> [EXERCISE INSTRUCTIONS]: For the data below, report the number of lines that contain the string "with" and nothing else.

━━ TASK DATA

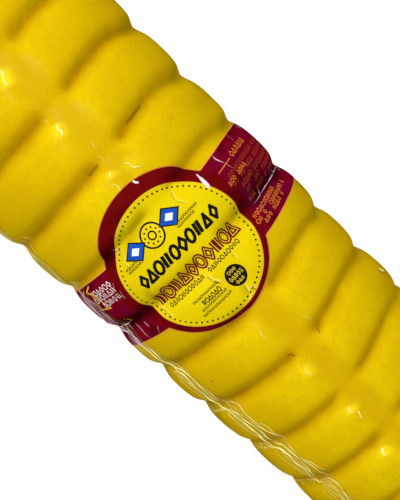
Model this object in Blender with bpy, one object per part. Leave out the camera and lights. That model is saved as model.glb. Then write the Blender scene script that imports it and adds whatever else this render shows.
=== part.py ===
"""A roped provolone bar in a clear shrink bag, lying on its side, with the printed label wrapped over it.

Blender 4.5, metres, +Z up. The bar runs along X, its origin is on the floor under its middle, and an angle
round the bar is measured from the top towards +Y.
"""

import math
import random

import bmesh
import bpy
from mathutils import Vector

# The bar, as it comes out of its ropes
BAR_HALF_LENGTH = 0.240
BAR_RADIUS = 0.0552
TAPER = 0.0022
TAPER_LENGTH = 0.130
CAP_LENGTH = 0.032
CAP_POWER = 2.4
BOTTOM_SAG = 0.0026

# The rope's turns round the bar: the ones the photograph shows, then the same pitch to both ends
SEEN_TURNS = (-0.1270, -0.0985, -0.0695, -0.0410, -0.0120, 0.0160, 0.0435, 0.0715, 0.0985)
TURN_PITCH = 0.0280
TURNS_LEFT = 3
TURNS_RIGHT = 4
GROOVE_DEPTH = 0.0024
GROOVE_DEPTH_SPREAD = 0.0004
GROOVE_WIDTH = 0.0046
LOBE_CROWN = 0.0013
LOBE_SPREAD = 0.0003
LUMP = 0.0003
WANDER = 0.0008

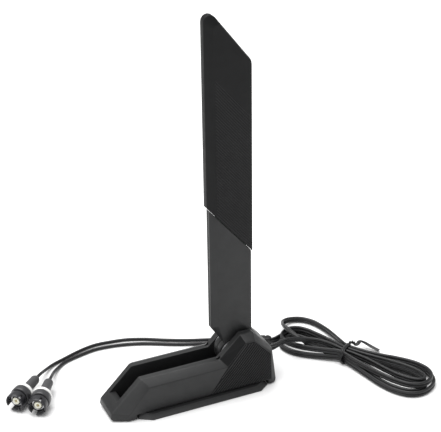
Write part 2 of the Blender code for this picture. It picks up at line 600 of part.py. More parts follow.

━━━━

> [EXERCISE RESPONSE]: 2